Plaintiff was a customer service manager for defendant employer who filed a putative class action asserting that he and others in his position were not reimbursed for work-related use of personal cell phones. Thus, he alleged causes of action for, among other things, violation of California Labor Code Section 2802, which requires employers to reimburse their employees for necessary expenditures.  The trial court refused to certify the class, however, due to lack of commonality, and because it found that a class action was not a superior method of litigating the claims. As to commonality, the court held that individual issues existed regarding each class member’s particular cell phone plan. As defendant argued, “many people now have unlimited data plans for which they do not actually incur an additional expense when they use their cell phone. In order to determine whether an expense was incurred for [a class member’s] business use will require an examination of each class member’s cell phone plan[.]”  Thus, individualized inquiries of the class members’ cell phone plans and payments would be necessary to determine liability.  Moreover, the court held, statistics from a survey proposed by plaintiff regarding cell phone expenditures could not be used to prove liability, especially because there was no pattern or practice regarding the expenditures or losses of class members. It concluded that Plaintiff failed to demonstrate how the cell phone plans and method of payment exhibited by a portion of the class would accurately reflect the plans and method of payment for the entire class.  Plaintiff appealed.

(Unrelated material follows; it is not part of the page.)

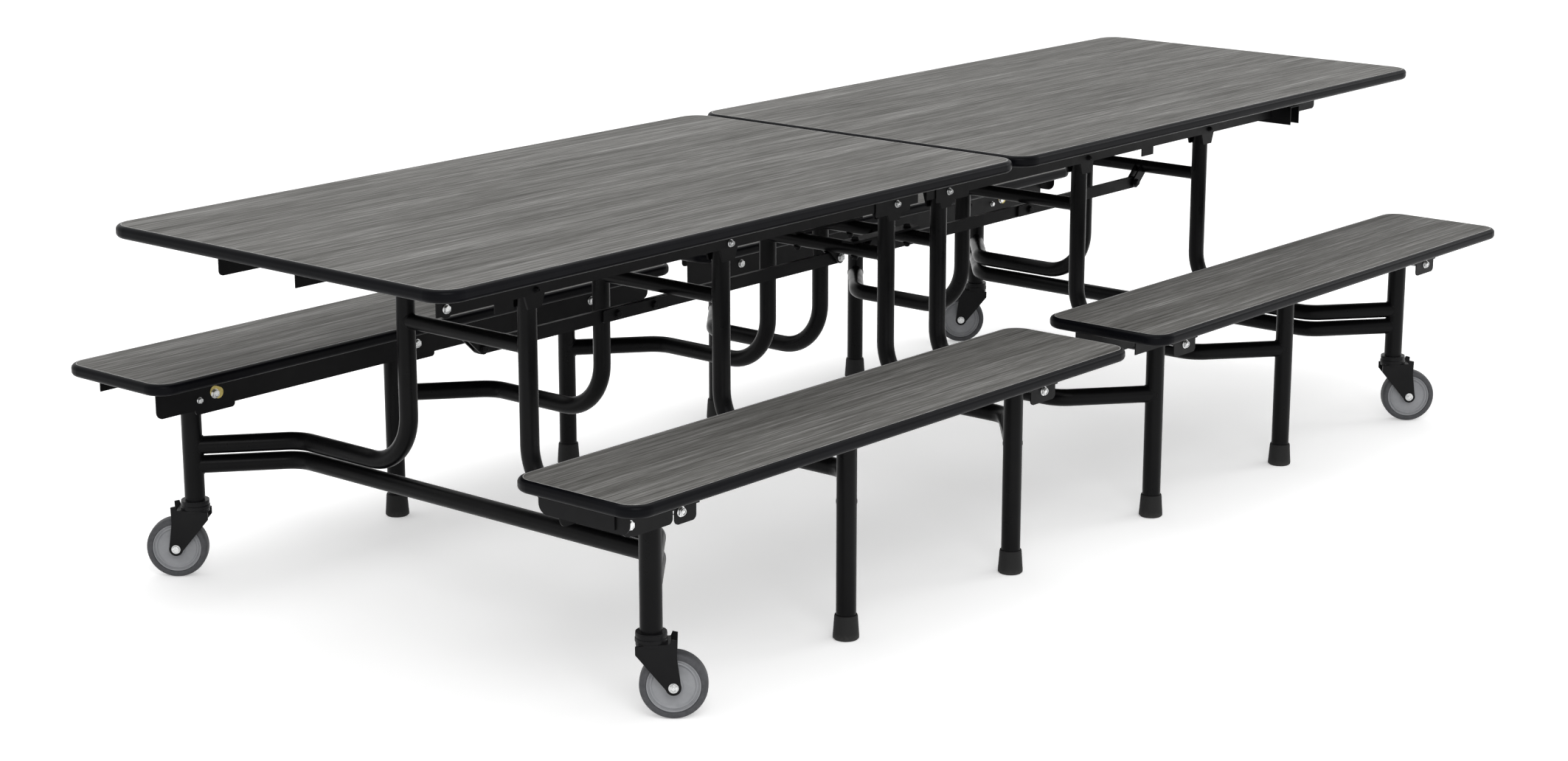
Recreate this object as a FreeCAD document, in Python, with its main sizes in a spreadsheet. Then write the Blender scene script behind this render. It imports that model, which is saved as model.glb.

The appellate court disagreed. First, the court concluded that under Labor Code Section 2802, an employer must always reimburse an employee for the reasonable expense of the mandatory use of a personal cell phone.  “Thus, to be in compliance . . . the employer must pay some reasonable percentage of the employee’s cell phone bill. Because of the differences in cell phone plans and worked-related scenarios, the calculation of reimbursement must be left to the trial court and parties in each particular case.”  Second, the court held that “[f]f an employee is required to make work-related calls on a personal cell phone, then he or she is incurring an expense for purposes of section 2802.” Therefore, “details of the employee’s cell phone plan do not factor into the liability analysis.” Indeed, “[t]o show liability under section 2802, an employee need only show that he or she was required to use a personal cell phone to make work-related calls, and he or she was not reimbursed.” As to the reimbursement amount, it is “a reasonable percentage of their cell phone bills.”  Finally, the court instructed the trial court to apply the principles set forth in Duran v. U.S. Bank National Assn., 59 Cal.4th 1 (2014), allowing the use of statistical sampling evidence to establish either liability or damages.